On September 7, the Seattle Office of Sustainability & Environment released the 2014 Seattle Community Greenhouse Gas Emissions Inventory. A greenhouse gas (GHG) inventory is an accounting of the climate change pollution generated in the city over a specific period of time. This is Seattle’s fourth GHG report and the second since adopting the Seattle Climate Action Plan in 2013.

“Greenhouse gas inventories are a critical tool to tell us if we are on track to meet our climate goals,” said Jessica Finn Coven, director of the Office of Sustainability & Environment. “This most recent report shows that we can grow our economy while we reduce our climate pollution. That is excellent news.”

Seattle’s climate goals—as identified in the 2013 Seattle Climate Action Plan—are to reduce emissions 58% by 2030 and ultimately become a carbon neutral city by 2050. The Plan lays out a suite of strategies to reduce emissions in the sectors where local government has the most influence—road transportation, building energy, and waste.

ghgpiechartWhile Seattle’s 2014 GHG inventory shows encouraging signs, it also demonstrates that there is more work to do. Changes in emissions between 2008 and 2014 include:

  • Total GHGs from Seattle’s core emissions sources declined 6%. During the same time period population grew by 13% and per person emissions decreased 17%.
  • Total road transportation emissions declined 2% due to a combination of more fuel-efficient vehicles and fewer miles travelled per resident.
  • Total Building energy emissions declined 13% as a result of increased energy efficiency, more multi-family living, and warmer weather that reduced heating needs.

The sobering reality is that while our progress is positive, we are not currently on pace to meet our 2030 climate goals. We know we must scale up the pace of our emissions reductions and we have already taken steps to make that happen.
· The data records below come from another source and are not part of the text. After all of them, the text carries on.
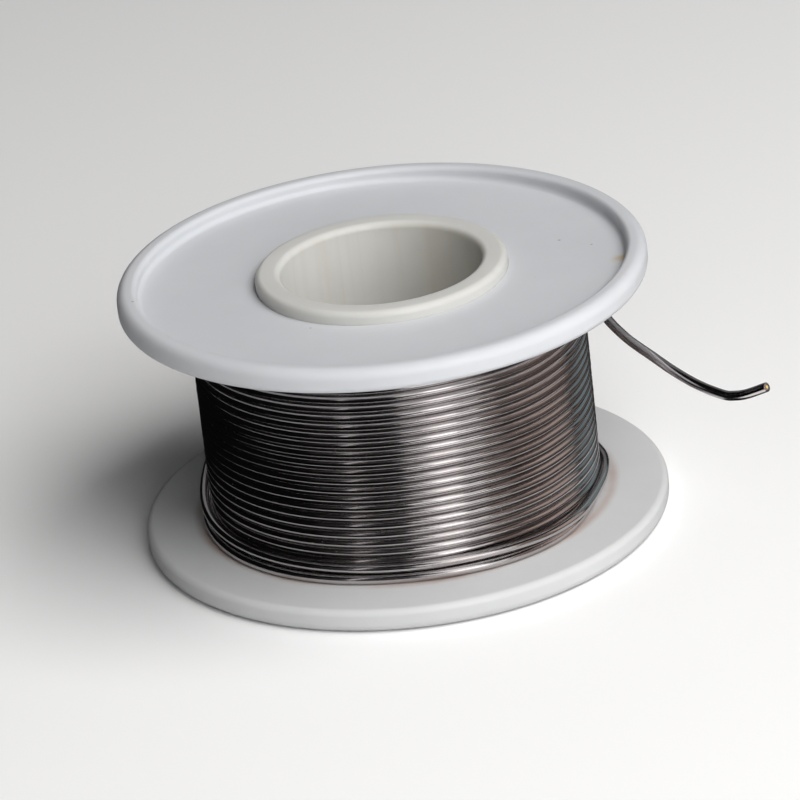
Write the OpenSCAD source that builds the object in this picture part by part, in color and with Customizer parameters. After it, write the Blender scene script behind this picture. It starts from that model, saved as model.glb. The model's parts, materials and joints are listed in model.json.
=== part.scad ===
// A small spool of rosin-core solder wire.
// A stepped hub tube carries two rimmed flanges. Seven nested layers of round wire are wound
// between them, and the last turn climbs over the winding and leaves as a bent free end.
// The spool stands on its lower flange: the axis is +Z and the lower rim is at z = 0.

/* [Flanges] */
// Outside diameter of each flange
flange_d = 55; // [50:0.5:60]
// Clear height between the two flanges
flange_gap = 24; // [24:0.1:27]
// Thickness of a flange at its rim
rim_t = 2.55; // [2.2:0.05:3.5]
// Width of the raised rim
rim_w = 2.25; // [1.8:0.05:3]
// Radius on the rim's two outer edges
rim_edge_r = 1.1; // [0.6:0.05:1.1]
// Depth of the outer panel below the rim
panel_recess = 1.4; // [0.8:0.1:1.6]

/* [Hub tube] */
// Diameter of the bore
bore_d = 20.9; // [16:0.1:22]
// Diameter of the spigots that the flanges sit on
spigot_d = 26.2; // [25.5:0.1:26.6]
// Diameter of the barrel between the flanges
barrel_d = 28.3; // [27.6:0.05:28.5]
// Radius on the inner and outer edges of the tube's two ends
hub_edge_r = 0.6; // [0.2:0.05:0.6]

/* [Wire] */
// Diameter of the wire
wire_d = 1.0; // [0.9:0.01:1]
// Diameter of the flux core inside the wire
core_d = 0.36; // [0.3:0.01:0.5]
// Axial distance from one turn to the next
wire_pitch = 1.005; // [1.005:0.005:1.02]
// Radial distance from one nested layer to the next
layer_step = 0.885; // [0.87:0.005:0.9]

/* [Hidden] */

WHITE = "#dcdedf";
IVORY = "#e6e2d8";
SOLDER = "#77757a";
ROSIN = "#b8863a";

spool_h = flange_gap + 2 * rim_t;
seat_gap = 0.03;     // glue line between a flange and the tube
hub_end_drop = 0.05; // the tube's ends sit this much inside the rims
arc_steps = 6;       // segments in each rounded edge

// Every layer lies in the hollows of the one below it, half a turn's width higher or lower.
turns = 23;
layer_count = 7;
layer_1_r = barrel_d / 2 + wire_d / 2 + 0.04;
layer_7_r = layer_1_r + (layer_count - 1) * layer_step;
winding_base_z = rim_t + wire_d / 2 + 0.02;
web_t = 0.24;        // thickness of the web that joins the turns of one layer

// Stations of the last turn, by hand: azimuth in degrees, distance outside the seventh
// layer and height above the lower flange, both in mm.
// It starts beside the lower flange, goes round loosely once, steps over its own start,
// settles beside the winding again and climbs across the back to the point where it leaves.
LAST_TURN = [
    [-33, 1.00, 0.53], [-46, 1.62, 0.53], [-60, 1.75, 0.53], [-78, 1.42, 0.53],
    [-96, 1.22, 0.53], [-120, 1.42, 0.53], [-142, 1.45, 0.53], [-165, 1.15, 0.53],
    [-200, 0.98, 0.53], [-270, 0.97, 0.53], [-318, 0.97, 0.53], [-333, 1.00, 0.60],
    [-348, 1.05, 0.80], [-354, 1.08, 1.05], [-360, 1.08, 1.25], [-368, 1.02, 1.48],
    [-380, 1.05, 1.55], [-388, 1.30, 1.55], [-397, 1.70, 1.55], [-410, 1.82, 1.55],
    [-422, 1.50, 1.55], [-430, 1.20, 1.55], [-440, 1.00, 1.55], [-465, 0.96, 1.55],
    [-510, 0.99, 1.60], [-528, 1.08, 1.95], [-546, 1.09, 2.75], [-582, 1.09, 6.65],
    [-618, 1.09, 11.55], [-654, 1.09, 16.15], [-681, 1.09, 18.65], [-708, 1.09, 19.55]
];
turn_step = 9;       // degrees from one ring of the last turn to the next

// Points of the free end, by hand, after the point where it leaves the winding.
// Their heights are above the lower flange too.
TAIL_ROUTE = [
    [21.60, -0.60, 19.55], [22.65, -5.70, 19.45], [23.95, -10.20, 19.45],
    [25.10, -12.95, 19.35], [26.15, -15.15, 19.25], [28.10, -18.75, 18.85],
    [30.25, -21.70, 18.35], [32.50, -23.90, 18.00], [33.60, -24.80, 18.15],
    [34.75, -25.60, 18.55], [36.70, -26.90, 19.65]
];
wire_sides = 8;
core_sides = 6;
pivot_gap = 0.02;    // clearance between the last turn's end and the free end's ball

// Points of an arc, from angle a to angle b.
function arc(centre, r, a, b) =
    [for (i = [0:arc_steps]) let (t = a + (b - a) * i / arc_steps) centre + r * [cos(t), sin(t)]];

// A point at a radius, azimuth and height.
function at(azimuth, r, z) = [r * cos(azimuth), r * sin(azimuth), z];

// The last turn's radius and height at an azimuth: a smooth curve through its stations.
function turn_span(azimuth, i = 0) =
    (i + 2 == len(LAST_TURN) || azimuth >= LAST_TURN[i + 1].x) ? i : turn_span(azimuth, i + 1);
function turn_slope(i) =
    let (a = LAST_TURN[max(i - 1, 0)], c = LAST_TURN[min(i + 1, len(LAST_TURN) - 1)]) (c - a) / (c.x - a.x);
function turn_point(azimuth) =
    let (
        i = turn_span(azimuth),
        b = LAST_TURN[i],
        c = LAST_TURN[i + 1],
        span = c.x - b.x,
        t = (azimuth - b.x) / span,
        u = 1 - t,
        p = b * (1 + 2 * t) * u * u + c * (1 + 2 * u) * t * t
            + span * (turn_slope(i) * t * u * u - turn_slope(i + 1) * t * t * u)
    )
    at(azimuth, layer_7_r + p.y, rim_t + p.z);

turn_start = LAST_TURN[0].x;
turn_end = LAST_TURN[len(LAST_TURN) - 1].x;
turn_line = [for (azimuth = [turn_start:-turn_step:turn_end + turn_step]) turn_point(azimuth)];
tail_pivot = turn_point(turn_end);
tail_line = concat([tail_pivot], [for (p = TAIL_ROUTE) p + [0, 0, rim_t]]);

// The last turn stops short of the ball on the free end.
turn_run_in = tail_pivot - turn_line[len(turn_line) - 1];
turn_stop = tail_pivot - turn_run_in / norm(turn_run_in) * (wire_d / 2 + pivot_gap);
last_turn_line = concat(turn_line, [turn_stop]);

// The direction of a line at its point i.
function heading(line, i) =
    let (v = line[min(i + 1, len(line) - 1)] - line[max(i - 1, 0)]) v / norm(v);

// One ring of a tube: corners around point i, kept level with the Z axis.
function ring(line, i, r, sides) =
    let (
        along = heading(line, i),
        side = cross(along, [0, 0, 1]) / norm(cross(along, [0, 0, 1])),
        up = cross(side, along)
    )
    [for (k = [0:sides - 1]) let (t = 360 * (k + 0.5) / sides) line[i] + r * (side * cos(t) + up * sin(t))];

// A round solid that follows a line of points.
module swept(line, r, sides) {
    last = len(line) - 1;
    corners = [for (i = [0:last]) each ring(line, i, r, sides)];
    walls = [
        for (i = [0:last - 1], k = [0:sides - 1])
            let (n = (k + 1) % sides)
            each [
                [i * sides + k, i * sides + n, (i + 1) * sides + n],
                [i * sides + k, (i + 1) * sides + n, (i + 1) * sides + k]
            ]
    ];
    start_cap = [[for (k = [sides - 1:-1:0]) k]];
    end_cap = [[for (k = [0:sides - 1]) last * sides + k]];
    polyhedron(points = corners, faces = concat(walls, start_cap, end_cap), convexity = 8);
}

// Half section of a flange that lies on its outer side: rounded rim, sunk panel, flat inner face.
module flange_section() {
    inner_r = spigot_d / 2 + seat_gap;
    outer_r = flange_d / 2;
    crest_r = outer_r - rim_w;
    step_r = 0.4;
    polygon(concat(
        [[inner_r, panel_recess], [inner_r, rim_t], [outer_r - 0.4, rim_t]],
        arc([outer_r - 0.4, rim_t - 0.4], 0.4, 90, 0),
        arc([outer_r - rim_edge_r, rim_edge_r], rim_edge_r, 0, -90),
        arc([crest_r + step_r, step_r], step_r, -90, -180),
        arc([crest_r - step_r, panel_recess - step_r], step_r, 0, 90)
    ));
}

module flange() {
    color(WHITE) rotate_extrude($fn = 180) flange_section();
}

// Each flange has a flat inner face, and shows its sunk panel and rim on the outside.
module lower_flange() {
    flange();
}

module upper_flange() {
    translate([0, 0, spool_h]) mirror([0, 0, 1]) flange();
}

// The tube's ends stand up as a raised ring round the bore.
// The barrel is thicker, and its two shoulders set the distance between the flanges.
module hub_tube() {
    bore_r = bore_d / 2;
    spigot_r = spigot_d / 2;
    low = hub_end_drop;
    high = spool_h - hub_end_drop;
    e = hub_edge_r;
    color(IVORY) rotate_extrude($fn = 180) polygon(concat(
        arc([bore_r + e, low + e], e, 180, 270),
        arc([spigot_r - e, low + e], e, -90, 0),
        [[spigot_r, rim_t], [barrel_d / 2, rim_t]],
        [[barrel_d / 2, spool_h - rim_t], [spigot_r, spool_h - rim_t]],
        arc([spigot_r - e, high - e], e, 0, 90),
        arc([bore_r + e, high - e], e, 90, 180)
    ));
}

// One layer of the winding: its turns side by side, joined by a thin web through their middles.
module winding_layer(number) {
    r = layer_1_r + (number - 1) * layer_step;
    base_z = winding_base_z + (number % 2) * wire_pitch / 2;
    color(SOLDER) rotate_extrude($fn = 180) {
        for (i = [0:turns - 1]) {
            translate([r, base_z + i * wire_pitch]) circle(d = wire_d, $fn = 32);
        }
        translate([r - web_t / 2, base_z]) square([web_t, (turns - 1) * wire_pitch]);
    }
}

// The proud last turn, from the lower flange to the point where the wire leaves the winding.
module last_turn() {
    color(SOLDER) swept(last_turn_line, wire_d / 2, wire_sides);
}

// The free end, with a channel for the flux core that opens at its cut end.
module wire_tail() {
    color(SOLDER) {
        translate(tail_pivot) sphere(d = wire_d, $fn = 12);
        difference() {
            swept(tail_line, wire_d / 2, wire_sides);
            flux_line(0.5);
        }
    }
}

// The flux core's own line, carried past the cut end by some length.
module flux_line(past_end) {
    last = len(tail_line) - 1;
    inside = [for (i = [1:last - 1]) tail_line[i]];
    tip = tail_line[last] + heading(tail_line, last) * past_end;
    swept(concat(inside, [tip]), core_d / 2, core_sides);
}

module flux_core() {
    color(ROSIN) flux_line(0);
}

hub_tube();
upper_flange();
lower_flange();
winding_layer(1);  // winding_layer_1
winding_layer(2);  // winding_layer_2
winding_layer(3);  // winding_layer_3
winding_layer(4);  // winding_layer_4
winding_layer(5);  // winding_layer_5
winding_layer(6);  // winding_layer_6
winding_layer(7);  // winding_layer_7
last_turn();
wire_tail();
flux_core();
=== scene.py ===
"""A small spool of rosin-core solder wire: two rimmed flanges, a hub tube and a wound wire."""
import json
import math

import bpy
import numpy as np
from mathutils import Matrix, Vector


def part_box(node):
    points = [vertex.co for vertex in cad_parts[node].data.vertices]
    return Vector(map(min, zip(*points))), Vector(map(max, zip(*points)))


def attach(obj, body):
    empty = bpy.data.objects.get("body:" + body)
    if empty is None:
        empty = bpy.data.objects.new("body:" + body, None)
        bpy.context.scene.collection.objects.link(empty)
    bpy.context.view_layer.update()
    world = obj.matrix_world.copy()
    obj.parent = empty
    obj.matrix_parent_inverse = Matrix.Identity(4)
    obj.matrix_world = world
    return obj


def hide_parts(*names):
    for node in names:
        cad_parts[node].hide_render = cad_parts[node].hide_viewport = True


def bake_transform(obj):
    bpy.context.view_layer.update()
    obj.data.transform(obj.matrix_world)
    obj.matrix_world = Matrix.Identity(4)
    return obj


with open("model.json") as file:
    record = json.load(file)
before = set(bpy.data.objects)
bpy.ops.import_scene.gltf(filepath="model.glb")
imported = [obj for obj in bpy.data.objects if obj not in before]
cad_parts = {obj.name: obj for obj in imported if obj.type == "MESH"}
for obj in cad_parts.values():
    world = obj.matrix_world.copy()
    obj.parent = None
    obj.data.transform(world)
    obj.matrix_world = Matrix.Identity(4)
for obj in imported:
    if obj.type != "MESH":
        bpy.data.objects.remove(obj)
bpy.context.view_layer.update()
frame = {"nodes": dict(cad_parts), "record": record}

MM = 0.001

# ---------------------------------------------------------------- dimensions, from the frame
LOWER_LOW, LOWER_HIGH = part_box("lower_flange")
_, UPPER_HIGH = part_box("upper_flange")
HUB_LOW, HUB_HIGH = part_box("hub_tube")
_, OUTER_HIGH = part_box("winding_layer_7")
BORE = next(m for m in frame["record"]["mounts"] if m["name"] == "bore")

FLANGE_R = LOWER_HIGH.x
RIM_T = LOWER_HIGH.z - LOWER_LOW.z
SPOOL_H = UPPER_HIGH.z
BORE_R = BORE["dims"]["r_mm"] * MM
SPIGOT_R = 13.1 * MM
SPIGOT_GAP = 0.03 * MM              # between a spigot and the flange on it
BARREL_R = HUB_HIGH.x
HUB_EDGE_R = 0.7 * MM
RIM_CREST_W = 1.545 * MM            # from the flange's outside to the step down to its panel
RIM_EDGE_R = 1.1 * MM
RIM_INNER_EDGE_R = 0.7 * MM         # the rim's edge on the winding's side
PANEL_RECESS = 1.4 * MM
PANEL_STEP_R = 0.55 * MM            # each of the two curves of the step down to the panel

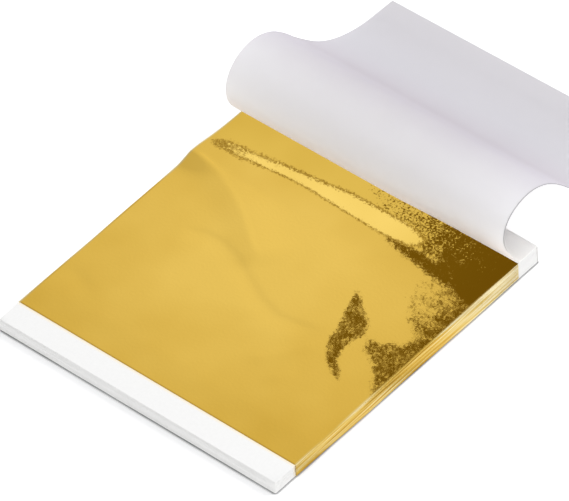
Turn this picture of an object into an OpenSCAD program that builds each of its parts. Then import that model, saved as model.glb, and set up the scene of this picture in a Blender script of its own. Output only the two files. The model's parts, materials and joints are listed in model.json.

Seattle has recently launched several initiatives in our transportation and energy sectors aimed at putting us on track towards meeting our climate goals. Those initiatives include:

  • Drive Clean Seattle: A comprehensive strategy to transition our transportation sector, including passenger cars, trucks, transit and maritime transportation, from polluting fossil fuels to clean, carbon-neutral electricity.
  • Move Seattle: A suite of investments in transit, pedestrian, and bicycle infrastructure and service that will continue to reduce the overall vehicle miles traveled in Seattle.
  • Building Energy Transparency: Updated Seattle’s existing energy benchmarking law to include public transparency of building energy performance to spur market demand for energy efficiency.
  • Building Tune-Ups: Passed legislation phasing in a periodic tune-up requirement for large commercial buildings beginning in 2018. Tune-ups will optimize energy and water performance and encourage active management in Seattle’s commercial buildings.
  • 2015 Energy Code: The proposed 2015 Energy Code (commercial) would increase the efficiency of new construction and substantial alternations of existing buildings, and includes a provision that would help drive use of efficient carbon neutral heat pumps instead of natural gas or inefficient electric resistance heating.

“We know more needs to be done to achieve our ambitious climate goals and we are committed to taking the necessary steps,” said Finn Coven.